I can see Hideyoshi being gradually promoted by Nobunaga, but at least he was a known factor. It's the Kondo Isami's that make me wonder if the Shogun & Daimyo really had a clue about who was wandering their domain.

 

Somebody housed & fed these guys, so was the society really so rigid & fixed? It sure seems that, if you had the cojones, you could promote yourself, starting around Sengoku Jidai, by picking up a sword, & learning how to use it. Does it matter if you're a yokel, if you can beat the crap out of your latest opponent?
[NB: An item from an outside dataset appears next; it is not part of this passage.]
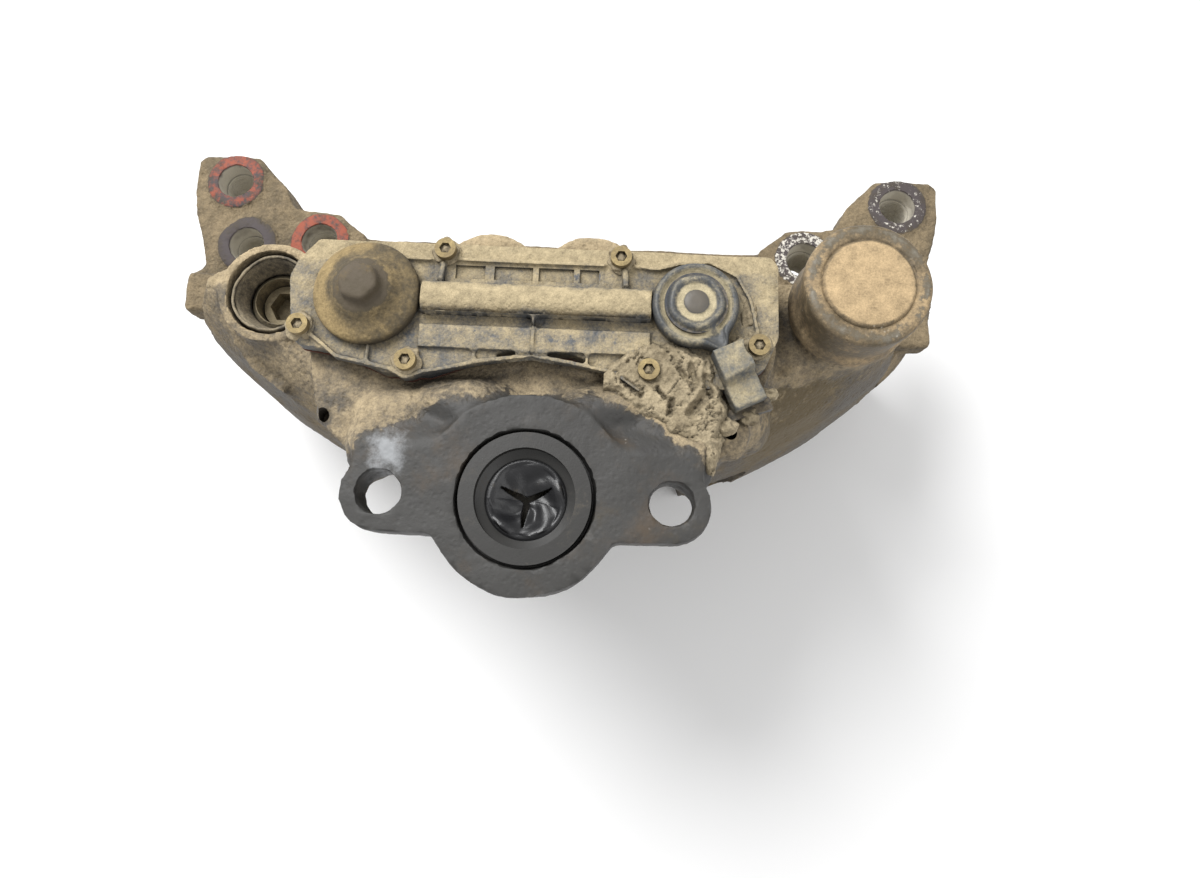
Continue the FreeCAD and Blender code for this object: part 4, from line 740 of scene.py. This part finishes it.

It was the daimyo of Aizu who put the forerunner of the Shinsengumi together, Ken and he bankrolled the group until its end. As they were acting in the name of the Tokugawa shogun, I think it is also safe to assume that he was fully in the know regarding their membership and actions.

 

I guess that, when you are at risk of losing power and desperate, you will use anyone available as cannon fodder and throw them in the front line. One only has to look at at the present day and Putin forcing old men with heart conditions to fight in Ukraine.

Posted

Today's Japan is sort of classless they don't understand the difference between class and wealth, but until the latter days of Muromachi being proper bushi meant distinctive origin - you had a genealogy going back to someone enlisted as gokenin by the Shogun, someone of proper northern heritage. They saw themselves different from the rest of Japan and the rest of Japan saw them as a distinctive race of northern (eastern) barbarians.

In Edo period it was still the genealogy but also the language and manners would be different. It does not apply to American English, but if you encounter a more class based society there are significant divergences in the spoken language.

At the same time towards the end of Edo period in Shogunate's territory in particular a motivated peasant could be better educated, martial aspects included compared to a fullbred samurai.

Unlike the tozama Damiyo, Hatamoto quietly dismissed most of their retinue during the financial crisis of 1700s, and Shogun was forced to rely on more provincial or mercenary-class-diverse forces.

It was not nearly the same on Choshu or Satsuma side where samurai were far too numerous to eagerly accept the entrance from other classes.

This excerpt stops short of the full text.